Chegg reported Q1 2026 revenue and adjusted EBITDA above its guidance range, and delivered positive net income for the first time in two years, driven by cost cuts and a shift toward its skilling business. However, the company continues to face severe headwinds from Google AI Overviews and generative AI, which have caused traffic to collapse and subscription revenue to shrink. The positive results are primarily a function of aggressive restructuring, with non-GAAP opex falling sharply, rather than a sustainable turnaround in the core academic services business. Management is betting on B2B skilling partnerships to drive future growth, but this pivot remains unproven and skilling revenue is still small relative to the legacy decline. With the stock trading below $1.00 and an NYSE compliance notice pending, the fundamental risk of delisting and further cash burn outweighs the modest operational beat.

Implication

Investors should view the Q1 beat with skepticism, as it is largely a result of cost cuts rather than revenue stabilization. The academic services segment continues to hemorrhage subscribers due to AI-driven traffic loss, and the skilling business, while growing, is too small to offset the decline. The company still faces an NYSE listing compliance deadline and has limited cash runway, making further dilution or a reverse split likely.

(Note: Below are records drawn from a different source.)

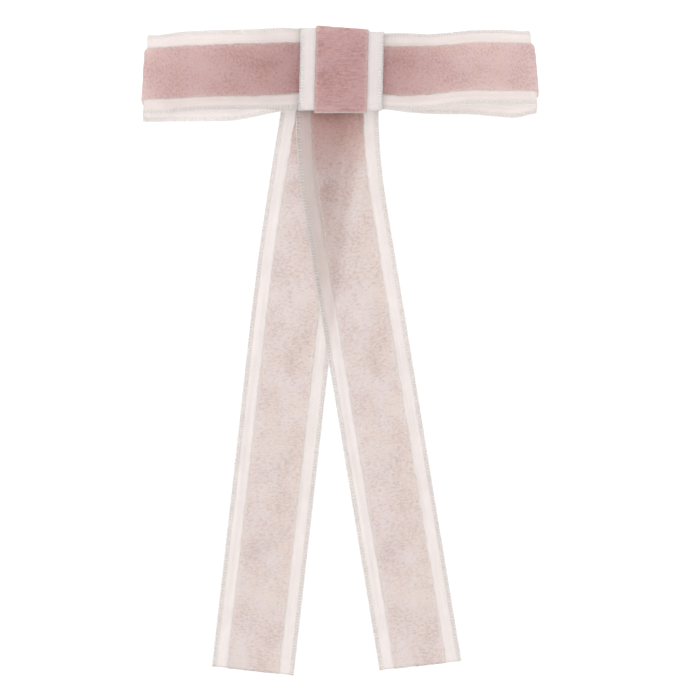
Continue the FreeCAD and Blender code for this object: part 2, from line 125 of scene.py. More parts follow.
# Tails, as in the CAD model, in millimetres and degrees: where each centre line starts, its heading, and its
# straight run, arc and straight run. cut is the slant of the cut end.
TAIL_TOP_Z = 8.0 * MM
TAILS = {
    "left": {
        "top_x": -2.3,
        "heading": -9.4,
        "first": 38.0,
        "radius": 878.0,
        "turn": 3.0,
        "last": 106.0,
        "cut": 0.0,
    },
    "right": {
        "top_x": -1.3,
        "heading": 0.0,
        "first": 18.0,
        "radius": 198.0,
        "turn": 9.3,
        "last": 138.5,
        "cut": 0.05,
    },
}

# Cloth looks: the colour sent back, the colour let through and the share let through. The three are lit and
# shaded copies of one ribbon, so the tails let more light through and the knot less than the loops. The
# knot's velvet is darker as painted shade, its satin sends back more as a painted highlight, and the tails'
# paler, greyer looks are painted light.
SATIN_LOOKS = {
    "tail": ((0.94, 0.80, 0.79), (0.915, 0.915, 0.905), 0.74),
    "loop": ((0.96, 0.87, 0.85), (0.96, 0.94, 0.93), 0.60),
    "knot": ((0.96, 0.88, 0.87), (0.95, 0.93, 0.92), 0.34),
}
PILE_LOOKS = {
    "tail": ((0.88, 0.47, 0.45), (0.89, 0.975, 0.975), 0.745),
    "loop": ((0.85, 0.41, 0.425), (0.97, 0.98, 0.98), 0.735),
    "knot": ((0.73, 0.38, 0.38), (0.82, 0.78, 0.775), 0.55),
}

# Tint of the satin's bare margins, and the share of it that the woven strip under the selvedges keeps, a
# painted shade between the selvedge's rungs
MARGIN_TINT = {
    "tail": (0.965, 0.955, 0.95),
    "loop": (0.995, 1.0, 1.0),
    "knot": (0.98, 0.985, 0.985),
}
STRIP_SHADE = 0.96

# Where along its noise, from 0 to 1, the pile is deep, plain and light, and the turn of its brushed streaks
NAP_STOPS = (0.41, 0.5, 0.59)
NAP_TURN = math.radians(12)

# The velvet's thin edges: the colours sent back and let through, and how far these replace the pile's own
PILE_RIM = (0.97, 0.82, 0.76)
RIM_THROUGH = (0.96, 0.955, 0.935)
RIM_SHARE = {"tail": 0.9, "loop": 0.6, "knot": 0.5}

# The pale ground that shows where the pile parts over a fold
PARTED = (0.97, 0.84, 0.82)

# Painted shade on the light let through the cloth near the knot: the millimetres over which it fades, and its
# tint. On the tails it is a painted shadow under the knot; on the loops, the shade of the clip and the bow's
# middle behind them.
TAIL_PAINTED_SHADE = ((17.0, 40.0), (0.77, 0.55, 0.52))
LOOP_PAINTED_SHADE = ((12.0, 66.0), (0.78, 0.705, 0.70))

# How much tanner the tails' pile turns for each millimetre across
TAN_LEAN = 0.012

rng = np.random.default_rng(20)


def ease(x):
    """0 below 0, 1 above 1, and smooth between."""
    x = np.clip(x, 0, 1)
    return x * x * (3 - 2 * x)


def eased(value, start, over):
    """A smooth rise from 0 to 1 that begins at start and takes over, both in millimetres."""
    return ease((value - start * MM) / (over * MM))


def value_noise(a, b, cell, seed):
    """Smooth noise from -1 to 1 over two coordinates, with features of about cell."""
    size = 256
    table = np.random.default_rng(seed).uniform(-1, 1, (size, size))
    x, y = a / cell, b / cell
    i, j = np.floor(x).astype(int), np.floor(y).astype(int)
    u, v = ease(x - i), ease(y - j)

    def at(di, dj):
        return table[(i + di) % size, (j + dj) % size]

    low = at(0, 0) * (1 - u) + at(1, 0) * u
    high = at(0, 1) * (1 - u) + at(1, 1) * u
    return low * (1 - v) + high * v


# Placing functions


class Ring:
    """A closed ribbon path through points in a plane, with its outward normals."""

    def __init__(self, points):
        points = np.asarray(points, float)
        closed = np.vstack([points, points[:1]])
        steps = np.linalg.norm(np.diff(closed, axis=0), axis=1)
        self.at = np.concatenate([[0], np.cumsum(steps)])
        self.length = self.at[-1]
        self.points = closed
        turns = np.roll(points, -1, 0) - np.roll(points, 1, 0)
        normals = np.stack([turns[:, 1], -turns[:, 0]], 1)
        normals /= np.linalg.norm(normals, axis=1)[:, None]
        area = np.sum(points[:, 0] * np.roll(points[:, 1], -1) - np.roll(points[:, 0], -1) * points[:, 1])
        normals *= math.copysign(1, area)
        self.normals = np.vstack([normals, normals[:1]])

    def sample(self, along):
        """Points and normals at distances along the ring."""
        along = np.mod(along, self.length)
        spot = [np.interp(along, self.at, self.points[:, k]) for k in (0, 1)]
        way = [np.interp(along, self.at, self.normals[:, k]) for k in (0, 1)]
        size = np.hypot(*way)
        return spot[0], spot[1], way[0] / size, way[1] / size


def top_squeeze(x):
    """The share of its height that the bow's upper edge keeps where the knot presses it down."""
    pressed = ease((x + KNOT_SIDE) / (2 * KNOT_SIDE))
    return 1 - TOP_SQUEEZE * pressed * (1 - eased(x, start=24, over=20))


def eased_through(far, points):
    """A smooth run through points of (distance in mm, value in mm), in metres."""
    result = np.full(far.shape, points[0][1] * MM)
    for (here, low), (there, high) in zip(points, points[1:]):
        result = result + (high - low) * MM * eased(far, here, there - here)
    return result


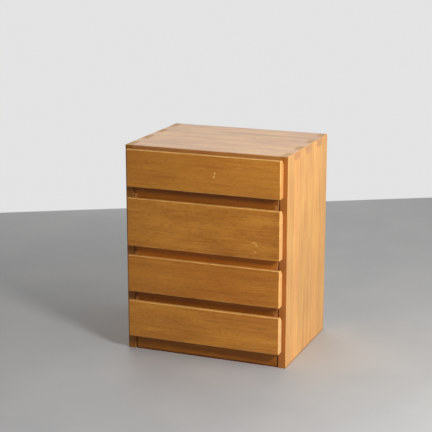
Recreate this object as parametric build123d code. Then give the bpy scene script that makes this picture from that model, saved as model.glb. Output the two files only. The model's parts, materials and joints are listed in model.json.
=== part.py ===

Until Chegg demonstrates that academic services revenue declines can moderate to better than -25% YoY and skilling can consistently grow above $20M per quarter, the equity remains a show-me story with significant downside risk. Waiting for clearer proof of stabilization or a more attractive entry point below $0.40 is advisable over chasing the post-earnings pop.

Thesis delta

The Q1 beat marginally improves near-term sentiment but does not change the fundamental thesis that Chegg's legacy subscription model is being disrupted by AI and search changes. The company's cost reset buys time but does not solve the revenue growth problem. The thesis remains a potential sell, with a lower conviction that the skilling pivot will succeed in time to avoid a liquidity crisis.